As a private tutor, I have the pleasure and the privilege to work with an amazing set of young people. Each and every one I see is, or becomes, a highly motivated student. The great results and academic success of my students is the result of a working relationship that we establish and build over the terms, and often school years, that we work together.
What has been interesting over the years is that the students I see are often described very differently by their parents!
Grouchy, sullen, unenthusiastic and bored are just a few of the terms that I frequently hear as descriptions of teenage children especially. This is often combined with a seeming disinterest in Maths and/or Science, apparently. He’s just lost interest. She can’t stand the subject. They’re statements frequently made by bemused and frustrated parents.
One is reminded of the Harry Enfield character, Kevin the Teenager. If you haven’t seen it, there’s a remarkably resonant (and funny) clip on YouTube well worth a watch. At the stroke of midnight, heralding Kevin’s 13th, darling Kevin changes from an excited 12 year old, to a tantrum-throwing teenage monster. I’m sure more than a few parents will be able to relate!

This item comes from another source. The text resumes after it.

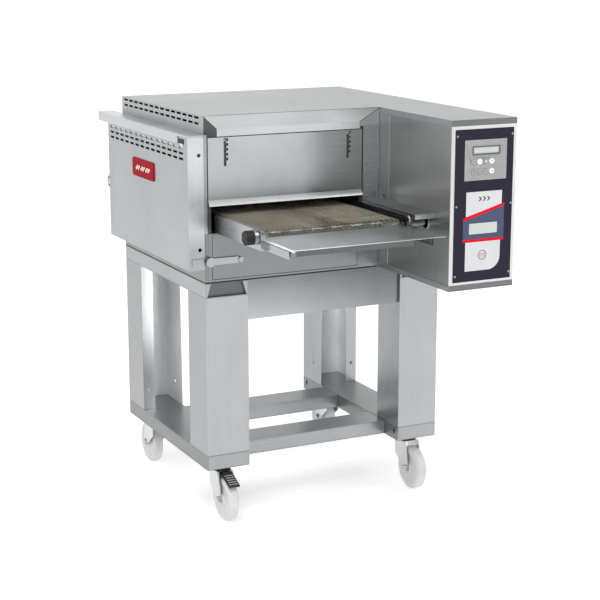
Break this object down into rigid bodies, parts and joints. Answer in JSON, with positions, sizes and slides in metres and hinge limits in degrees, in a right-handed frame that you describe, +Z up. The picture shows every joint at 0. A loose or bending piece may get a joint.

However, these are not the students that I see!
Sure, they are bound to have their off days, and this is largely driven by tiredness, particularly deep into any given term. But, by and large, they are usually eager to engage and to learn.
It is reminiscent of being told that your child was a delight to have over for tea, when they’ve been monstrous for you at home. As a parent, sometimes it simply beggars belief!
The beauty of being a private tutor, is that I am able to give undivided attention to my students. It’s all about them in that moment. Helping, guiding and building confidence are all part and parcel of my role.
This is equally true in small group tuition settings, when along with myself, a few other students are admitted to the inner circle of confidants.
In this respect, private tuition isn’t only about academic attainment, or achieving exam successes. It’s about injecting some fun and some passion back into learning and into the subjects for which enthusiasm may have waned.
The newly-found enthusiasm and confidence aids learning, which in turn accelerates achievement.
It’s a cycle that I see repeated every year and one that I immensely enjoy being a part of.